A run of records
:::::

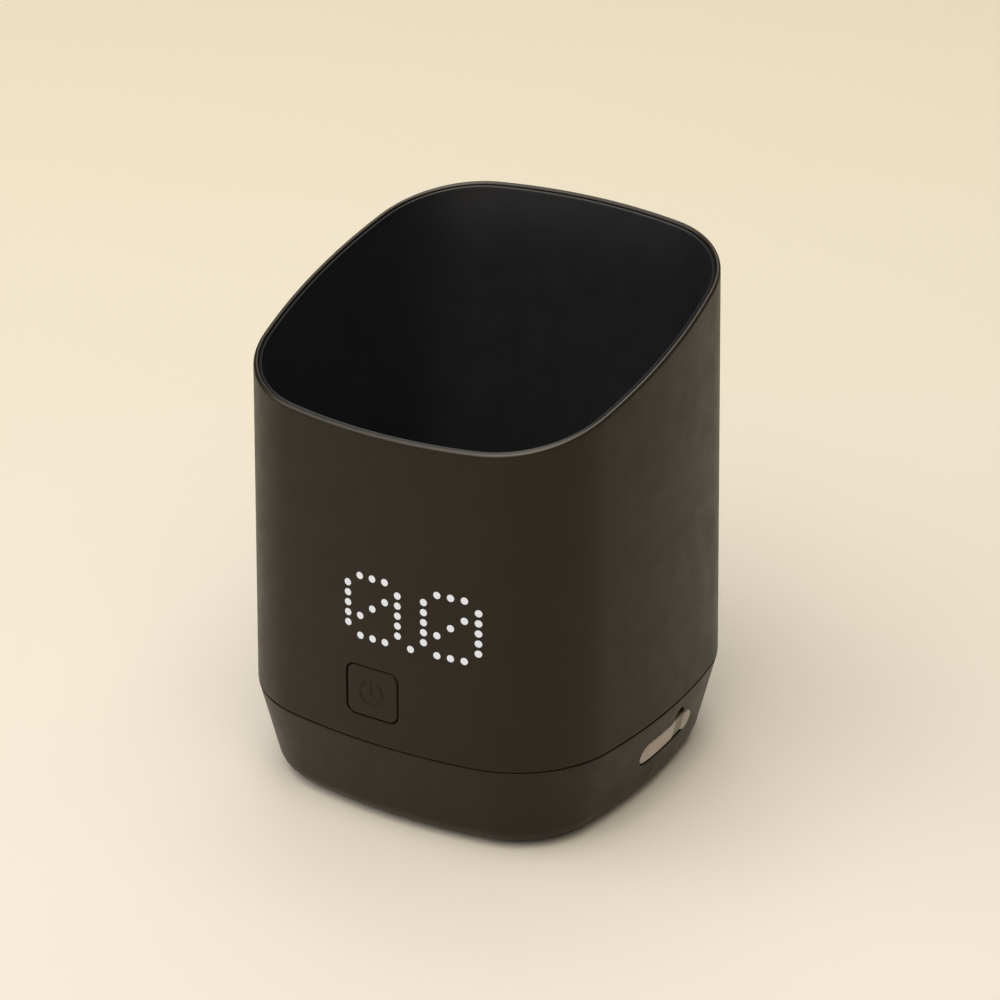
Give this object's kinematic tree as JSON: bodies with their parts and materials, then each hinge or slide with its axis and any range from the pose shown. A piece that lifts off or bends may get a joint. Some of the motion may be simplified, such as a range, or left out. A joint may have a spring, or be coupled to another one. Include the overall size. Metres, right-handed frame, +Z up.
{
  "type": "toothbrush sanitizer",
  "caption": "Square tapered toothbrush cup with a slanted mouth, dot-matrix read-out, power button, covered charging port and an ultraviolet lamp under its floor window.",
  "frame": {"origin": "centre of the footprint, on the surface that the feet stand on", "axes": "+Z up, -Y out of the front with the read-out and button, +X out of the side with the charging port"},
  "size_m": [0.0806, 0.0806, 0.1035],
  "materials": {
    "body_plastic": "fine satin moulded black-brown plastic",
    "base_plastic": "fine satin moulded black-brown plastic",
    "button_plastic": "fine satin moulded black-brown plastic",
    "cup_plastic": "satin black liner",
    "black_rubber": "matt",
    "foot_rubber": "matt",
    "screw_steel": "plain zinc-plated steel",
    "window_glass": "polished quartz",
    "clear_silicone": "soft satin",
    "lamp_board": "white solder resist on aluminium",
    "lamp_ceramic": "ceramic package",
    "red_wire": "insulated wire",
    "black_wire": "insulated wire",
    "circuit_board": "green solder resist",
    "white_plastic": "moulded",
    "black_plastic": "moulded",
    "lit_dots": "glowing white",
    "ribbon_film": "amber film",
    "coil_ferrite": "ferrite",
    "capacitor_body": "ceramic",
    "battery_foil": "satin laminate",
    "black_foam": "foam tape",
    "socket_steel": "stamped",
    "cover_silicone": "translucent warm grey silicone"
  },
  "bodies": {
    "root": {"outer_shell": "body_plastic", "base_shell": "base_plastic", "inner_cup": "cup_plastic", "rim_seal": "black_rubber", "seam_gasket": "black_rubber", "foot_1": "foot_rubber", "foot_2": "foot_rubber", "foot_3": "foot_rubber", "foot_4": "foot_rubber", "base_screws": "screw_steel", "uv_window": "window_glass", "window_gasket": "clear_silicone", "uv_board": "lamp_board", "uv_emitters": "lamp_ceramic", "uv_screws": "screw_steel", "uv_leads": "red_wire", "front_board": "circuit_board", "front_screws": "screw_steel", "light_mask": "white_plastic", "display_leds": "lamp_ceramic", "display_dots": "lit_dots", "switch_body": "black_plastic", "ribbon_cable": "ribbon_film", "main_board": "circuit_board", "board_screws": "screw_steel", "control_chip": "black_plastic", "charge_chip": "black_plastic", "power_coil": "coil_ferrite", "capacitors": "capacitor_body", "cable_sockets": "white_plastic", "battery": "battery_foil", "battery_pad": "black_foam", "battery_leads": "black_wire", "usb_socket": "socket_steel", "usb_tongue": "black_plastic", "cover_anchor": "cover_silicone"},
    "power_button": {"power_button": "button_plastic", "switch_stem": "white_plastic"},
    "port_cover": {"port_cover": "cover_silicone"}
  },
  "joints": [
    {"name": "power_button_press", "type": "slide", "parent": "root", "child": "power_button", "axis": [0, 1, 0], "range_m": [0, 0.0005], "stiffness_N_per_m": 3000},
    {"name": "port_cover_hinge", "type": "hinge", "parent": "root", "child": "port_cover", "pos_m": [0.03812, -0.00445, 0.01129], "axis": [-0.2372, 0, -0.9715], "range_deg": [0, 100], "stiffness_Nm_per_rad": 0.0004}
  ]
}
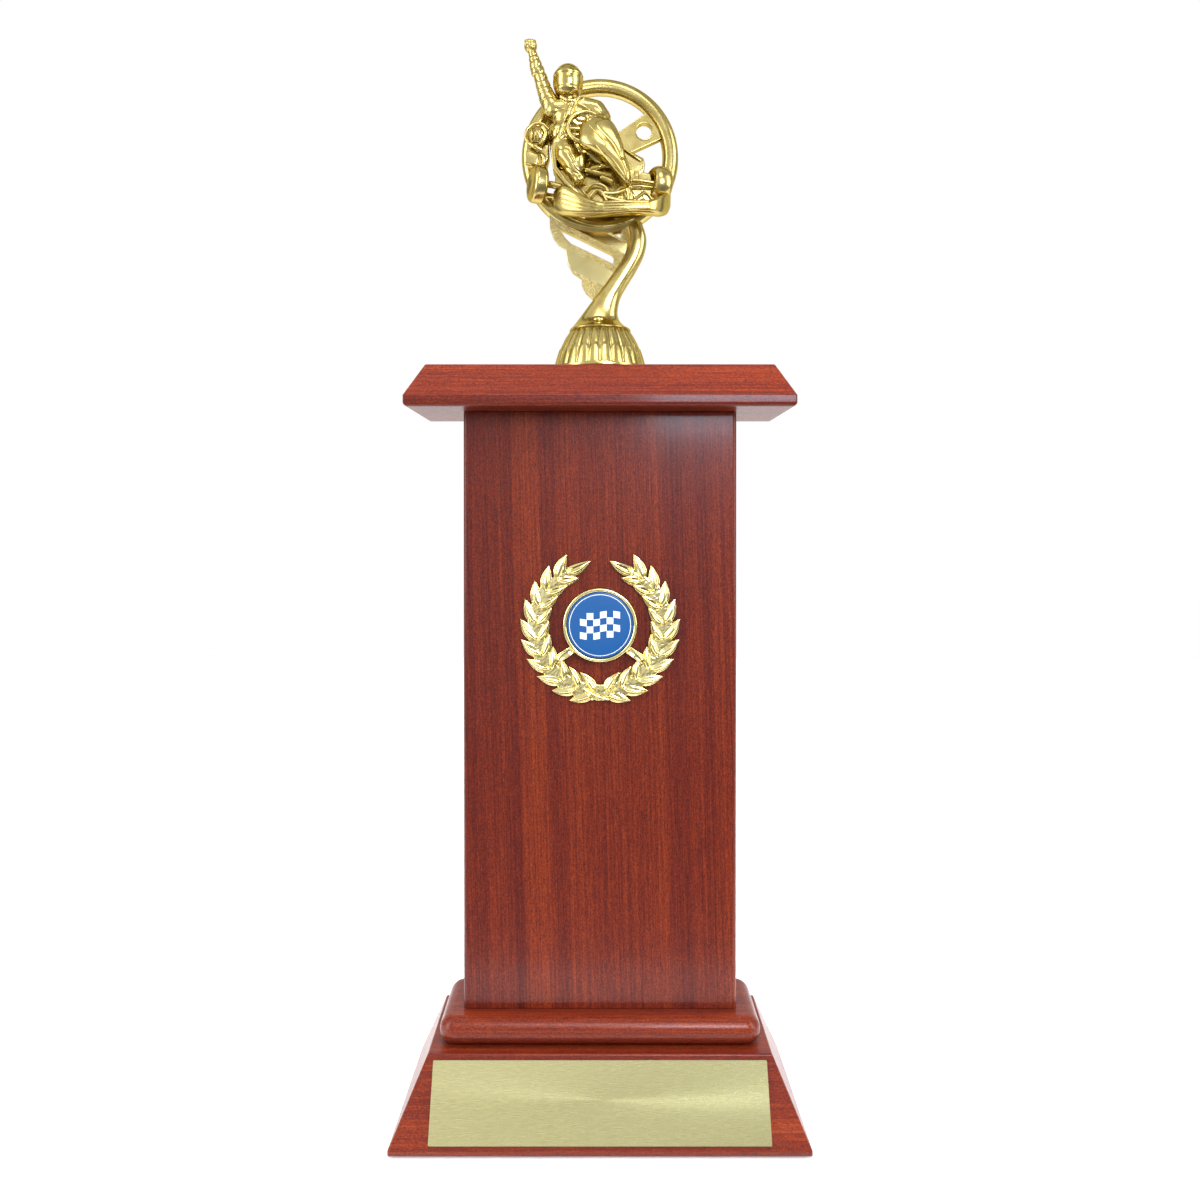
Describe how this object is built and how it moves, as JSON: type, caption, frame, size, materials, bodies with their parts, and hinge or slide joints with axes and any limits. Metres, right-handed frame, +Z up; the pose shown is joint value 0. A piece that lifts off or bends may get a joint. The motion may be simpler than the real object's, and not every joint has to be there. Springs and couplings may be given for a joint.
{
  "type": "column trophy",
  "caption": "Timber column trophy: bevelled plinth with engraving plate, flat column with laurel wreath, bevelled cap and a gold kart-driver figure in a steering-wheel ring.",
  "frame": {"origin": "middle of the underside of the plinth's felt pad", "axes": "+Z up; the front with the engraving plate and wreath faces -Y; +X to the viewer's right"},
  "size_m": [0.1504, 0.0672, 0.409],
  "materials": {
    "mahogany_stained_timber": "semi-gloss lacquer over red-brown stain",
    "metallised_gold_figure": "polished metallised plastic",
    "metallised_gold_wreath": "polished metallised plastic",
    "brushed_gold_plate": "horizontally brushed, pale gold",
    "blue_insert": "gloss print",
    "adhesive_tape": "matt",
    "black_felt": "felt",
    "zinc_steel": "zinc plated",
    "beech_dowel": "raw"
  },
  "bodies": {
    "stand": {"base_pad": "black_felt", "base_screw_left": "zinc_steel", "base_screw_right": "zinc_steel", "bolt_washer": "zinc_steel", "cap_board": "mahogany_stained_timber", "column_board": "mahogany_stained_timber", "engraving_plate": "brushed_gold_plate", "figure_bolt": "zinc_steel", "insert_disc": "blue_insert", "laurel_wreath": "metallised_gold_wreath", "lower_dowel_left": "beech_dowel", "lower_dowel_right": "beech_dowel", "plate_tape": "adhesive_tape", "plinth_block": "mahogany_stained_timber", "tier_board": "mahogany_stained_timber", "upper_dowel_left": "beech_dowel", "upper_dowel_right": "beech_dowel", "wreath_tape": "adhesive_tape"},
    "figure": {"figure_dome": "metallised_gold_figure", "riser_stem": "metallised_gold_figure", "riser_wing": "metallised_gold_figure", "wheel_rim": "metallised_gold_figure", "wheel_spokes": "metallised_gold_figure", "kart_seat": "metallised_gold_figure", "kart_chassis": "metallised_gold_figure", "rear_tyre": "metallised_gold_figure", "front_tyre": "metallised_gold_figure", "front_bumper": "metallised_gold_figure", "front_fairing": "metallised_gold_figure", "kart_engine": "metallised_gold_figure", "driver_body": "metallised_gold_figure", "driver_helmet": "metallised_gold_figure", "driver_legs": "metallised_gold_figure", "driver_raised_arm": "metallised_gold_figure", "kart_steering_wheel": "metallised_gold_figure", "driver_low_arm": "metallised_gold_figure", "captive_nut": "zinc_steel"}
  },
  "joints": [
    {"name": "figure_turn", "type": "hinge", "parent": "stand", "child": "figure", "pos_m": [0, 0, 0.2832], "axis": [0, 0, 1], "continuous": true}
  ]
}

:::::

Take the listing above and set it down exactly.

▸ Exercise result
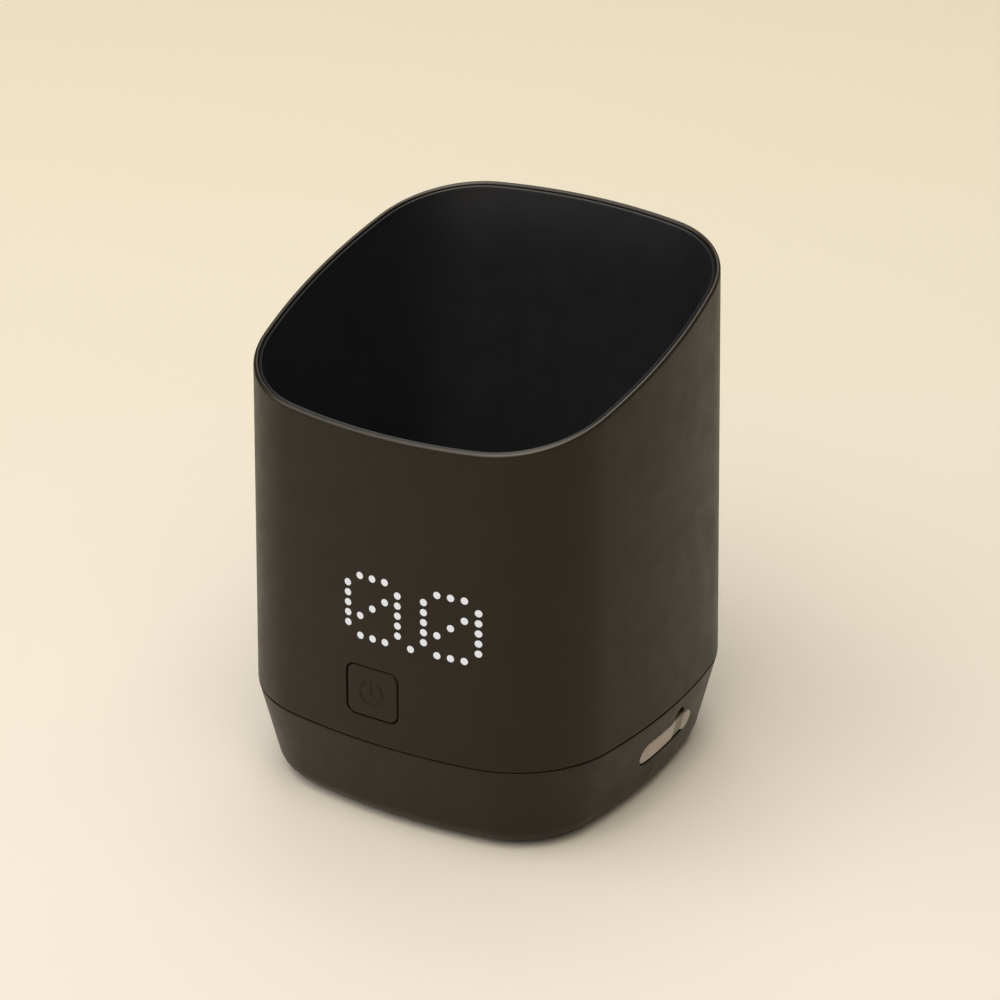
Give this object's kinematic tree as JSON: bodies with their parts and materials, then each hinge or slide with its axis and any range from the pose shown. A piece that lifts off or bends may get a joint. Some of the motion may be simplified, such as a range, or left out. A joint may have a spring, or be coupled to another one. Include the overall size. Metres, right-handed frame, +Z up.
{
  "type": "toothbrush sanitizer",
  "caption": "Square tapered toothbrush cup with a slanted mouth, dot-matrix read-out, power button, covered charging port and an ultraviolet lamp under its floor window.",
  "frame": {"origin": "centre of the footprint, on the surface that the feet stand on", "axes": "+Z up, -Y out of the front with the read-out and button, +X out of the side with the charging port"},
  "size_m": [0.0806, 0.0806, 0.1035],
  "materials": {
    "body_plastic": "fine satin moulded black-brown plastic",
    "base_plastic": "fine satin moulded black-brown plastic",
    "button_plastic": "fine satin moulded black-brown plastic",
    "cup_plastic": "satin black liner",
    "black_rubber": "matt",
    "foot_rubber": "matt",
    "screw_steel": "plain zinc-plated steel",
    "window_glass": "polished quartz",
    "clear_silicone": "soft satin",
    "lamp_board": "white solder resist on aluminium",
    "lamp_ceramic": "ceramic package",
    "red_wire": "insulated wire",
    "black_wire": "insulated wire",
    "circuit_board": "green solder resist",
    "white_plastic": "moulded",
    "black_plastic": "moulded",
    "lit_dots": "glowing white",
    "ribbon_film": "amber film",
    "coil_ferrite": "ferrite",
    "capacitor_body": "ceramic",
    "battery_foil": "satin laminate",
    "black_foam": "foam tape",
    "socket_steel": "stamped",
    "cover_silicone": "translucent warm grey silicone"
  },
  "bodies": {
    "root": {"outer_shell": "body_plastic", "base_shell": "base_plastic", "inner_cup": "cup_plastic", "rim_seal": "black_rubber", "seam_gasket": "black_rubber", "foot_1": "foot_rubber", "foot_2": "foot_rubber", "foot_3": "foot_rubber", "foot_4": "foot_rubber", "base_screws": "screw_steel", "uv_window": "window_glass", "window_gasket": "clear_silicone", "uv_board": "lamp_board", "uv_emitters": "lamp_ceramic", "uv_screws": "screw_steel", "uv_leads": "red_wire", "front_board": "circuit_board", "front_screws": "screw_steel", "light_mask": "white_plastic", "display_leds": "lamp_ceramic", "display_dots": "lit_dots", "switch_body": "black_plastic", "ribbon_cable": "ribbon_film", "main_board": "circuit_board", "board_screws": "screw_steel", "control_chip": "black_plastic", "charge_chip": "black_plastic", "power_coil": "coil_ferrite", "capacitors": "capacitor_body", "cable_sockets": "white_plastic", "battery": "battery_foil", "battery_pad": "black_foam", "battery_leads": "black_wire", "usb_socket": "socket_steel", "usb_tongue": "black_plastic", "cover_anchor": "cover_silicone"},
    "power_button": {"power_button": "button_plastic", "switch_stem": "white_plastic"},
    "port_cover": {"port_cover": "cover_silicone"}
  },
  "joints": [
    {"name": "power_button_press", "type": "slide", "parent": "root", "child": "power_button", "axis": [0, 1, 0], "range_m": [0, 0.0005], "stiffness_N_per_m": 3000},
    {"name": "port_cover_hinge", "type": "hinge", "parent": "root", "child": "port_cover", "pos_m": [0.03812, -0.00445, 0.01129], "axis": [-0.2372, 0, -0.9715], "range_deg": [0, 100], "stiffness_Nm_per_rad": 0.0004}
  ]
}
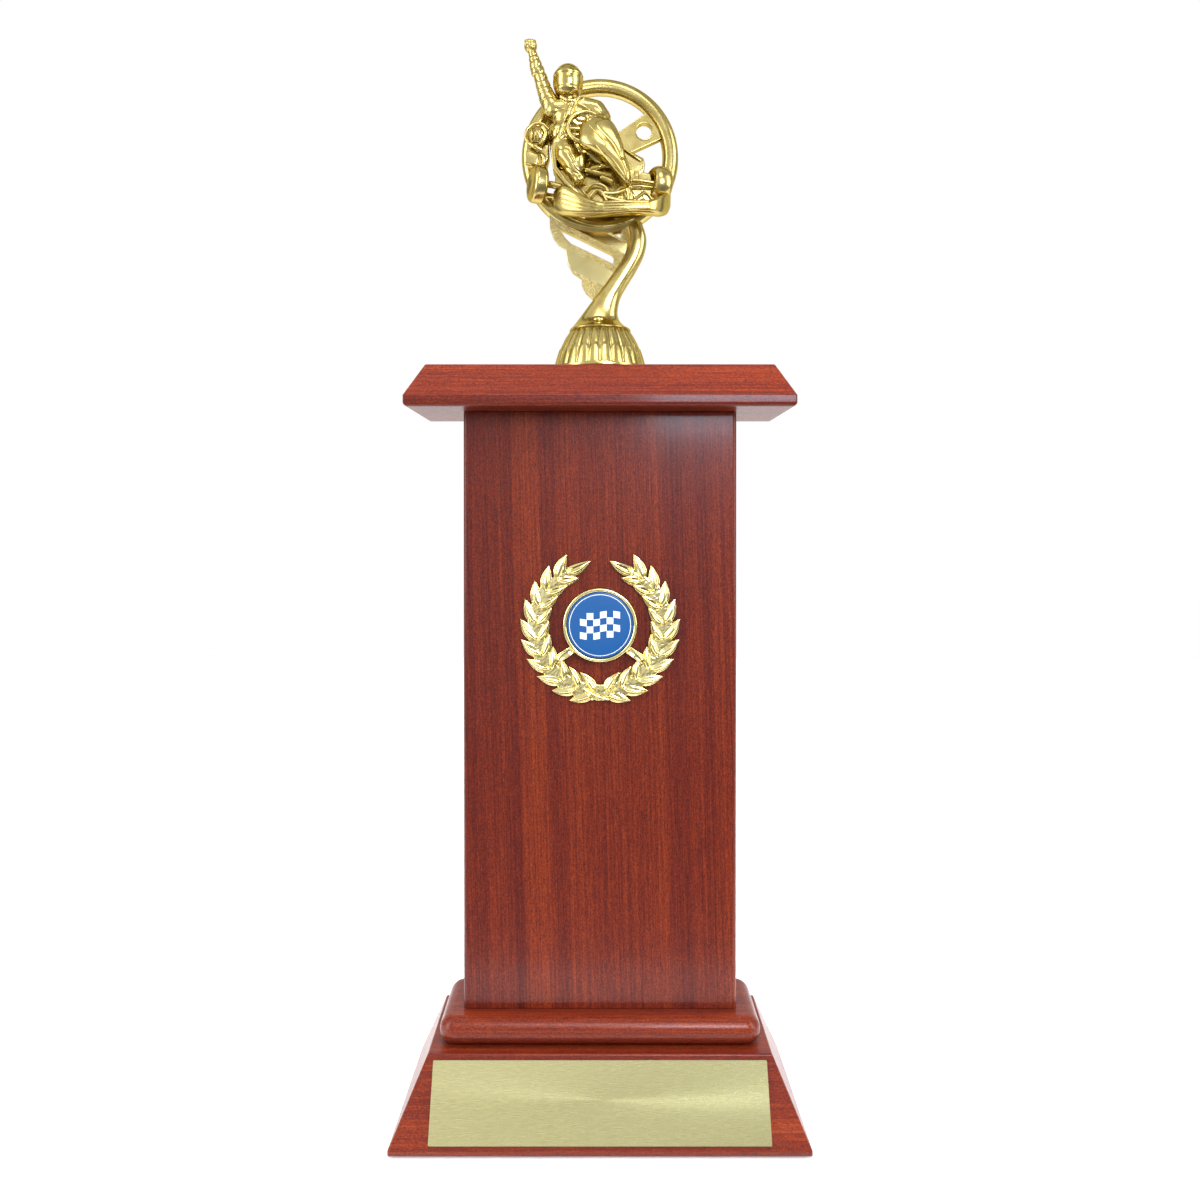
Describe how this object is built and how it moves, as JSON: type, caption, frame, size, materials, bodies with their parts, and hinge or slide joints with axes and any limits. Metres, right-handed frame, +Z up; the pose shown is joint value 0. A piece that lifts off or bends may get a joint. The motion may be simpler than the real object's, and not every joint has to be there. Springs and couplings may be given for a joint.
{
  "type": "column trophy",
  "caption": "Timber column trophy: bevelled plinth with engraving plate, flat column with laurel wreath, bevelled cap and a gold kart-driver figure in a steering-wheel ring.",
  "frame": {"origin": "middle of the underside of the plinth's felt pad", "axes": "+Z up; the front with the engraving plate and wreath faces -Y; +X to the viewer's right"},
  "size_m": [0.1504, 0.0672, 0.409],
  "materials": {
    "mahogany_stained_timber": "semi-gloss lacquer over red-brown stain",
    "metallised_gold_figure": "polished metallised plastic",
    "metallised_gold_wreath": "polished metallised plastic",
    "brushed_gold_plate": "horizontally brushed, pale gold",
    "blue_insert": "gloss print",
    "adhesive_tape": "matt",
    "black_felt": "felt",
    "zinc_steel": "zinc plated",
    "beech_dowel": "raw"
  },
  "bodies": {
    "stand": {"base_pad": "black_felt", "base_screw_left": "zinc_steel", "base_screw_right": "zinc_steel", "bolt_washer": "zinc_steel", "cap_board": "mahogany_stained_timber", "column_board": "mahogany_stained_timber", "engraving_plate": "brushed_gold_plate", "figure_bolt": "zinc_steel", "insert_disc": "blue_insert", "laurel_wreath": "metallised_gold_wreath", "lower_dowel_left": "beech_dowel", "lower_dowel_right": "beech_dowel", "plate_tape": "adhesive_tape", "plinth_block": "mahogany_stained_timber", "tier_board": "mahogany_stained_timber", "upper_dowel_left": "beech_dowel", "upper_dowel_right": "beech_dowel", "wreath_tape": "adhesive_tape"},
    "figure": {"figure_dome": "metallised_gold_figure", "riser_stem": "metallised_gold_figure", "riser_wing": "metallised_gold_figure", "wheel_rim": "metallised_gold_figure", "wheel_spokes": "metallised_gold_figure", "kart_seat": "metallised_gold_figure", "kart_chassis": "metallised_gold_figure", "rear_tyre": "metallised_gold_figure", "front_tyre": "metallised_gold_figure", "front_bumper": "metallised_gold_figure", "front_fairing": "metallised_gold_figure", "kart_engine": "metallised_gold_figure", "driver_body": "metallised_gold_figure", "driver_helmet": "metallised_gold_figure", "driver_legs": "metallised_gold_figure", "driver_raised_arm": "metallised_gold_figure", "kart_steering_wheel": "metallised_gold_figure", "driver_low_arm": "metallised_gold_figure", "captive_nut": "zinc_steel"}
  },
  "joints": [
    {"name": "figure_turn", "type": "hinge", "parent": "stand", "child": "figure", "pos_m": [0, 0, 0.2832], "axis": [0, 0, 1], "continuous": true}
  ]
}